Figure 4.11 Crack propagation in a weld.
The incipiency interval may be very short, as in the case of light bulbs, or very long, as in the case of weld crack propagation. A large number of failures have incipiency intervals ranging from weeks to several months or years. Bearing failures, general corrosion, and weld crack propagation are all examples of such failures. Nowlan and Heap2 refer to the point x in Figure 4.10 as the point of potential failure, and the point y as the point of functional failure. Moubray7 refers to it as the P-F curve, where points P and F correspond to points x and y in Figure 4.10. Therange of variance in incipiency is shown in Figure 4.12.
Figure 4.12 Examples of incipiency intervals.
Even in the case of a single failure mode in a given operating context, the droop of the incipiency curve may vary. Thus, there is a range of incipiency intervals, as illustrated in Figure 4.13. This range introduces uncertainty in determining the incipiency interval.
Figure 4.13 Variations in incipiency intervals.
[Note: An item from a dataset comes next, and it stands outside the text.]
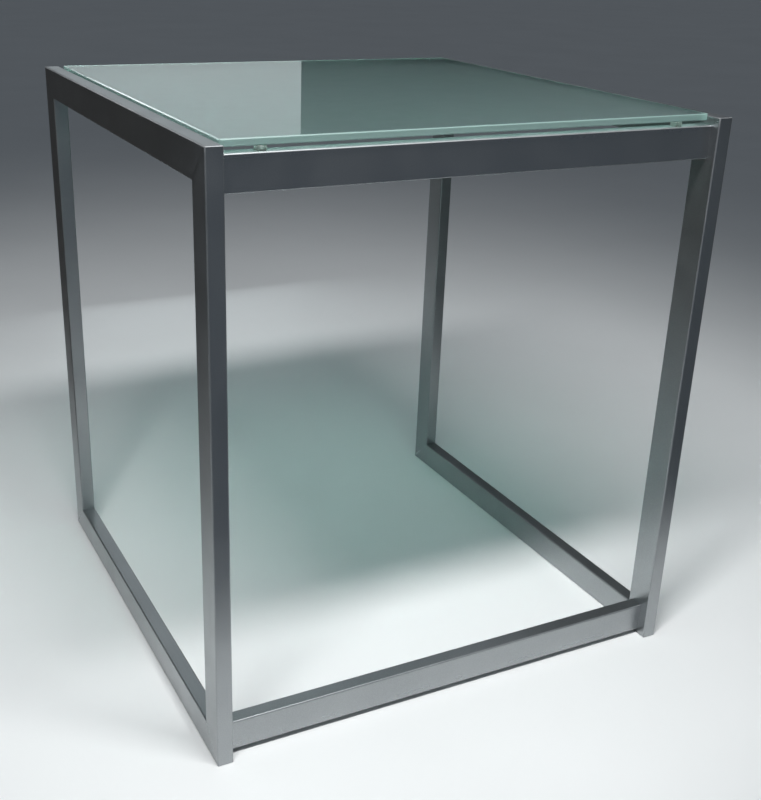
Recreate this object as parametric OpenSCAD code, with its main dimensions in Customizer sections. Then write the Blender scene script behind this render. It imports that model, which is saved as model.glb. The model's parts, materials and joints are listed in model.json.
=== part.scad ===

4.7 LIMITS TO THE APPLICATION OF CONDITION MONITORING
When the incipiency is very short, the time available to plan or execute maintenance action is also very small. In such cases, it is difficult to plan replacement before failure by monitoring the component’s condition. When incipiency intervals are in weeks, months, or years, condition monitoring is often an effective way to plan component replacement. Condition monitoring is feasible when it is possible to measure the change in performance, using human senses or instruments. It follows that we cannot monitor hidden or unrevealed failures.
Proponents of condition-based maintenance are correct when they highlight their ability to predict failures. Any predictive capability enhances the decision making process. However they sometimes give the impression that condition monitoring systems will solve all our problems. We know that all failures do not lend themselves to condition monitoring. The failure must exhibit incipiency, it must be feasible to measure it, and the interval must be of reasonable duration. We must always ask the providers of condition monitoring services to demonstrate how they meet these requirements.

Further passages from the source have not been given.